Downloading only certain filenames
|Pablo||12/14/2006 07:37 am|
|Hello, I wanted to know how to spider a complete site, but download (store) only certain filenames, like "news.php?Id=10000", "news.php?Id=10001", etc.
In this case, they are news sites, where every news has an Id number. I want to store only the news files, but not all the others.
As I understand, if I set filters to store only "news.php" filenames, the site will not be correctly spidered, because files like index.php and other similars will not be downloaded.
How can I do this?
|Oleg Chernavin||12/14/2006 07:45 am|
|Well, the URLs field of the Project supports DeleteAfterParsing= command, but you will have to tell it to remove the files of almost all combinations.
|Pablo||12/14/2006 08:09 am|
|So there is no other solution than inserting as many DeleteAfterParsing as kinds of files exist in the site?
Don't you think it would be interesting to have a StoreOnlyFilenames=file command?
Another nice solution would be to have a "StoreOnlyIncludedFiles" comand. In this case, you can specify in the "included files" section the list of files to store. But ALL would be parsed.
I think my need is not very weird... in all the sites I download, I see that there are many "glue" files with no interesting information in them.
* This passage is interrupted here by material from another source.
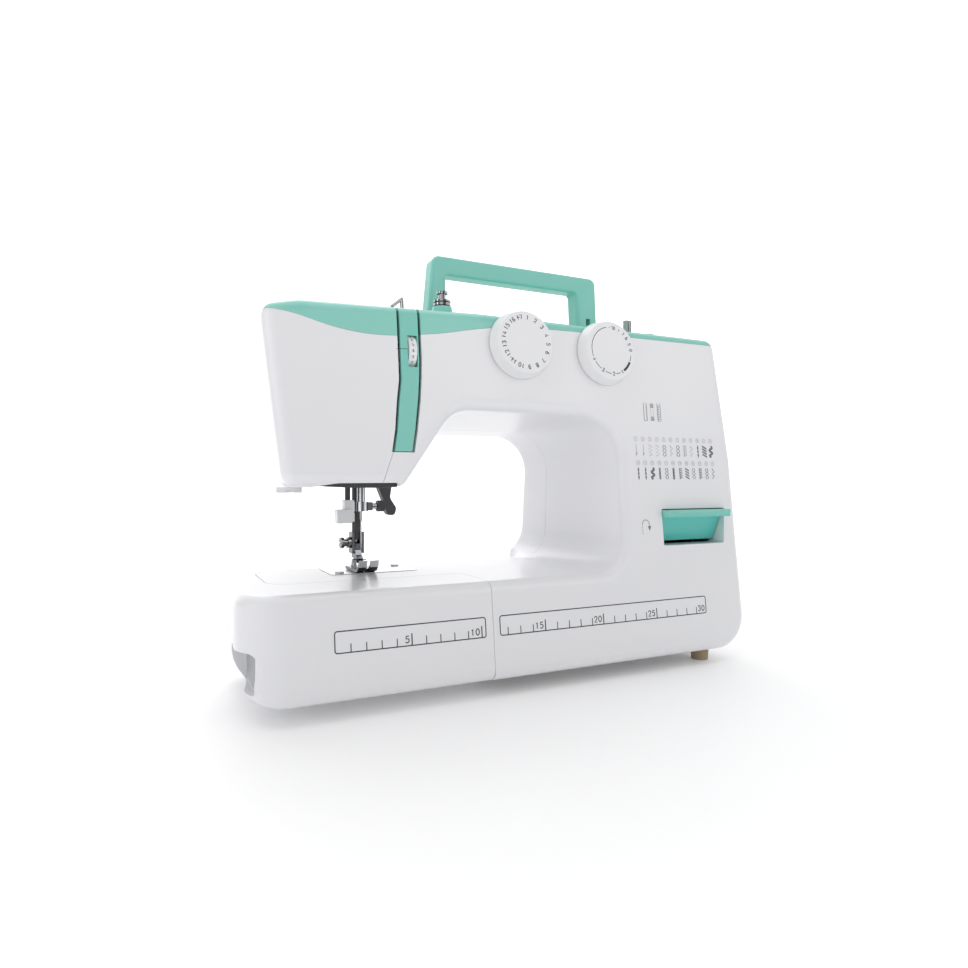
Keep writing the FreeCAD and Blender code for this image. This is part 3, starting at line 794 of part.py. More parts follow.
# bobbin winder
top_cover = top_cover.cut(rprism_xy([(SPINDLE_X - 4.5, SPINDLE_Y - 4.2, 3.5), (SPINDLE_X + 9.5, SPINDLE_Y - 4.2, 3.5), (SPINDLE_X + 9.5, SPINDLE_Y + 4.2, 3.5), (SPINDLE_X - 4.5, SPINDLE_Y + 4.2, 3.5)], 215, 240))
sp = cyl(SPINDLE_X, SPINDLE_Y, 206, 2.9, 40.4)
sp = sp.cut(box(SPINDLE_X - 0.5, SPINDLE_X + 0.5, SPINDLE_Y - 5, SPINDLE_Y + 5, 232, 248)).fuse(box(SPINDLE_X - 0.5, SPINDLE_X + 0.5, SPINDLE_Y - 1.6, SPINDLE_Y + 3.4, 232, 240))
wt = cyl(SPINDLE_X, SPINDLE_Y, 207, 13.0, 6)
add("winder_spindle", sp.fuse(wt))
wa = box(SPINDLE_X - 6, SPINDLE_X + 26, SPINDLE_Y - 6, SPINDLE_Y + 6, 214, 218).cut(cyl(SPINDLE_X, SPINDLE_Y, 200, 2.9 + RUN, 40))
wa = wa.cut(rprism_xy([(SPINDLE_X + 11.6, SPINDLE_Y - 2.6, 2.5), (SPINDLE_X + 22.7, SPINDLE_Y - 2.6, 2.5), (SPINDLE_X + 22.7, SPINDLE_Y + 2.6, 2.5), (SPINDLE_X + 11.6, SPINDLE_Y + 2.6, 2.5)], 200, 230))
add("winder_arm", wa)
top_cover = top_cover.fuse(cyl(SPINDLE_X + 20, SPINDLE_Y, 212, 2.5, 12))
st = cyl(303.0, SPINDLE_Y, TOP_Z - 0.1, 6.0, 11.0)
st = ffillet(st, [e for e in st.Edges if e.BoundBox.ZMin > TOP_Z + 10], (2,))
st = st.fuse(cyl(303.0, SPINDLE_Y, 219, 2.0, 8))
top_cover = top_cover.cut(cyl(303.0, SPINDLE_Y, 224, 2.0, 8))
top_cover = top_cover.cut(POST).cut(st)
add("top_posts", Part.Compound([POST, st]))
# spool pin, pulled up out of the top cover
top_cover = top_cover.cut(cyl(SPOOL_X, SPOOL_Y, 215, 2.6, 20))
add("spool_pin", cyl(SPOOL_X, SPOOL_Y, 214, 1.5, 45.4).fuse(cyl(SPOOL_X, SPOOL_Y, 214, 4.0, 2.5)))
slv = cyl(SPOOL_X, SPOOL_Y, 222.9 - 4, 4.5, 4.0).fuse(cyl(SPOOL_X, SPOOL_Y, 222.5, 2.6, 3.0)).cut(cyl(SPOOL_X, SPOOL_Y, 200, 1.5 + RUN, 50))
top_cover = top_cover.fuse(slv.cut(cyl(SPOOL_X, SPOOL_Y, 200, 1.5 + RUN, 50)))

# ---------------------------------------------------------------------------
# Base: plate, feet, screws, electrics
# ---------------------------------------------------------------------------
bp = prism_xy([(115.3, 6.3), (310.7, 6.3), (310.7, 157.7), (218.3, 157.7), (218.3, 133.7), (115.3, 133.7)], BASE_Z, -28.0)
bp = bp.fuse(prism_xy([(112.6, 2.0), (312.6, 2.0), (312.6, 160.4), (214.4, 160.4), (214.4, 136.4), (112.6, 136.4)], -27.9, -26.0)).fuse(
    prism_xy([(116, 7), (310, 7), (310, 157), (219, 157), (219, 133), (116, 133)], -29.0, -26.5))
FEET = [(308, 16), (128, 54), (300, 146), (128, 122)]
for x, y in FEET:
    bp = bp.cut(cyl(x, y, -40, 2.1, 20))
feet = None
for x, y in FEET:
    f = cone(x, y, FLOOR, 6.6, 7.4, 10.0)
    f = f.cut(cyl(x, y, FLOOR - 1, 4.6, 4.5)).cut(cyl(x, y, FLOOR - 1, 2.1, 20))
    feet = f if feet is None else feet.fuse(f)
add("rubber_feet", feet)
fsc = None
for x, y in FEET:
    s = cyl(x, y, FLOOR + 0.9, 4.0, 2.5).fuse(cyl(x, y, FLOOR + 3, 2.0, 14)).cut(box(x - 5, x + 5, y - 0.5, y + 0.5, FLOOR, FLOOR + 2.0))
    fsc = s if fsc is None else fsc.fuse(s)
SCREWS.append(fsc)
RS = [(238, 20.0), (322, 40.0), (305, 205.0), (120, 205.0), (10, 200.0), (238, 190.0)]
scr = None
for x, z in RS:
    yr = REAR_Y - REAR_DRAFT * z
    rear_cover = rear_cover.fuse(cyl(x, SPLIT_Y + 2, z, 4.6, yr - WALL - SPLIT_Y - 1.5, (0, 1, 0)))
    rear_cover = rear_cover.cut(cyl(x, yr - 6, z, 3.8, 12, (0, 1, 0))).cut(cyl(x, 100, z, 1.8, 80, (0, 1, 0)))
    s = cyl(x, yr - 6, z, 3.5, 2.4, (0, 1, 0)).fuse(cyl(x, SPLIT_Y - 8, z, 1.7, yr - 6 - SPLIT_Y + 8.5, (0, 1, 0)))
    s = s.cut(box(x - 2.4, x + 2.4, yr - 4.6, yr, z - 0.45, z + 0.45)).cut(box(x - 0.45, x + 0.45, yr - 4.6, yr, z - 2.4, z + 2.4))
    scr = s if scr is None else scr.fuse(s)
fr3 = NODES["machine_frame"]
for x, z in RS:
    fr3 = fr3.cut(cyl(x, 100, z, 1.75, 60, (0, 1, 0))).cut(cyl(x, FY1 - 0, z, 5.2, 40, (0, 1, 0))).cut(cyl(x, SPLIT_Y + 1.6, z, 5.0, 40, (0, 1, 0)))
NODES["machine_frame"] = fr3
SCREWS.append(scr)
add("screws", Part.Compound([q for b in SCREWS for q in b.Solids]))

# power inlet, switch and circuit board at the right side
wx = 343.0
front_cover = front_cover.cut(box(330, 350, 58, 86, 8, 28)).cut(box(330, 350, 60, 82, 48, 68))
inl = box(333, 344.3, 58.3, 85.7, 8.3, 27.7).fuse(box(342.9, 344.9, 55, 89, 5, 31))
inl = inl.cut(rprism_yz([(61.5, 11.5, 2), (82.5, 11.5, 2), (82.5, 24.5, 4), (61.5, 24.5, 4)], 335, 350))
for yy in (66, 72, 78):
    inl = inl.fuse(cyl(333, yy, 18, 1.2, 10, (1, 0, 0)))
inl = inl.cut(front_cover)
INLET = inl
swb = box(331, 343.2, 60.3, 81.7, 48.3, 67.7).fuse(box(343.1, 344.7, 57.5, 84.5, 45.5, 70.5)).cut(box(334.5, 350, 63, 79, 50.2, 65.8)).cut(front_cover)
SWB = swb
SWX, SWZ = 341.0, 58.0
rk = prism_xz([(336.6, 54.0), (343.2, 51.2), (345.2, 51.6), (343.9, 58.0), (343.2, 64.8), (341.0, 64.8), (336.6, 62.0)], 63.4, 78.6)
rk = rk.cut(cyl(SWX - 1, 60, SWZ, 1.0 + RUN, 30, (0, 1, 0)))
add("power_rocker", rk)
pin_sw = cyl(SWX - 1, 62.2, SWZ, 1.0, 17.6, (0, 1, 0))
SWB = SWB.cut(pin_sw)
PINS.append(pin_sw)
add("power_sockets", Part.Compound([q for b in (INLET, SWB) for q in b.Solids]))
add("hinge_pins", Part.Compound([q for b in PINS for q in b.Solids]))
pcb = box(316, 330, 52, 54, 40, 46)
pcb = box(306, 308, 20, 46, -20, 46)
pcb = pcb.fuse(box(300, 306, 24, 34, -10, 6)).fuse(box(301, 306, 24, 42, 14, 34))
add("control_board", pcb)

# lamp and thread cutter in the head
add("lamp", box(-8, 14, 40, 62, 104.8, 110).fuse(rprism_xy([(-5.8, 42.2, 3), (11.8, 42.2, 3), (11.8, 59.8, 3), (-5.8, 59.8, 3)], 103.4, 105.8)))
add("thread_cutter", box(-26, -9.5, 50, 58, 97.6, 101.4).cut(prism_xz([(-22, 97), (-14, 97), (-16, 99.4), (-20, 99.4)], 40, 54)).cut(box(-19.5, -17.5, 40, 55, 95, 99.5)))

add("front_cover", front_cover)
add("rear_cover", rear_cover)
add("face_cover", face_cover)
add("top_cover", top_cover)
add("thread_channel_cover", band)
add("base_plate", bp)


def place(s):
    s = s.copy()
    s.translate(V(-OX, -OY, -OZ))
    return s


if __name__ == "__main__":
    os.makedirs("parts", exist_ok=True)
    bb = None
    for name in sorted(NODES):
        s = place(NODES[name])
        b = s.BoundBox
        if bb is None:
            bb = FreeCAD.BoundBox(b)
        else:
            bb.add(b)
        ns = len(s.Solids)
        print("%-24s solids %d valid %s vol %9.1f  x %.1f..%.1f y %.1f..%.1f z %.1f..%.1f" % (name, ns, s.isValid(), s.Volume, b.XMin, b.XMax, b.YMin, b.YMax, b.ZMin, b.ZMax))
        if ns == 1:
            s = s.Solids[0]
        s.exportStep("parts/" + name + ".step")
    print("bbox", bb)
    print(len(NODES), "nodes")
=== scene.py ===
import math
import random
import bpy
import bmesh
from mathutils import Vector, Matrix


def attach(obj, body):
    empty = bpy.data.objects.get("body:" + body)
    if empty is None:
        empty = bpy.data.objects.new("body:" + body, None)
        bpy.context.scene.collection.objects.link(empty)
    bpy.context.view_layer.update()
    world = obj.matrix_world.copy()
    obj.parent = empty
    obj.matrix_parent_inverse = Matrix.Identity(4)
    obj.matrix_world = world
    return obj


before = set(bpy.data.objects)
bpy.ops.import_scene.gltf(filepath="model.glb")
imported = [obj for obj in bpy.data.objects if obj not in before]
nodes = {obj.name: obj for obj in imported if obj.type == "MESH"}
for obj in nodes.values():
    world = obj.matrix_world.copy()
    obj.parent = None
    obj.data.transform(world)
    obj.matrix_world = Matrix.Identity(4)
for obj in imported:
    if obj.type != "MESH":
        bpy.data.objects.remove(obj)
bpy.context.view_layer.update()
random.seed(7)

# design frame (mm) -> row frame (m)
OX, OY, OZ = 158.674, 83.398, -41.0
LEAN = 0.114
TILT = math.atan(LEAN)
NV = Vector((0.0, -math.cos(TILT), math.sin(TILT)))


def P(x, y, z):
    return Vector(((x - OX) / 1000.0, (y - OY) / 1000.0, (z - OZ) / 1000.0))


def F(x, z, d=0.05):
    """point on the leaning front face, d mm in front of it"""
    return P(x, LEAN * z, z) + NV * (d / 1000.0)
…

The interesting information is only on certain files like "filename?ID=xxxxx", where xxxxx is the news number...
Thank you very much,
> Well, the URLs field of the Project supports DeleteAfterParsing= command, but you will have to tell it to remove the files of almost all combinations.
> Best regards,
> Oleg Chernavin
> MP Staff
|Oleg Chernavin||12/14/2006 08:32 am|
|I understand, but we didn't plan this yet.
|Pablo||12/14/2006 12:12 pm|
I hope in the near future...
> I understand, but we didn't plan this yet.
|Oleg Chernavin||12/14/2006 12:25 pm|
|Well, there is one other way - to use Content Filters - if these news.xxx pages contain some kind of unique words...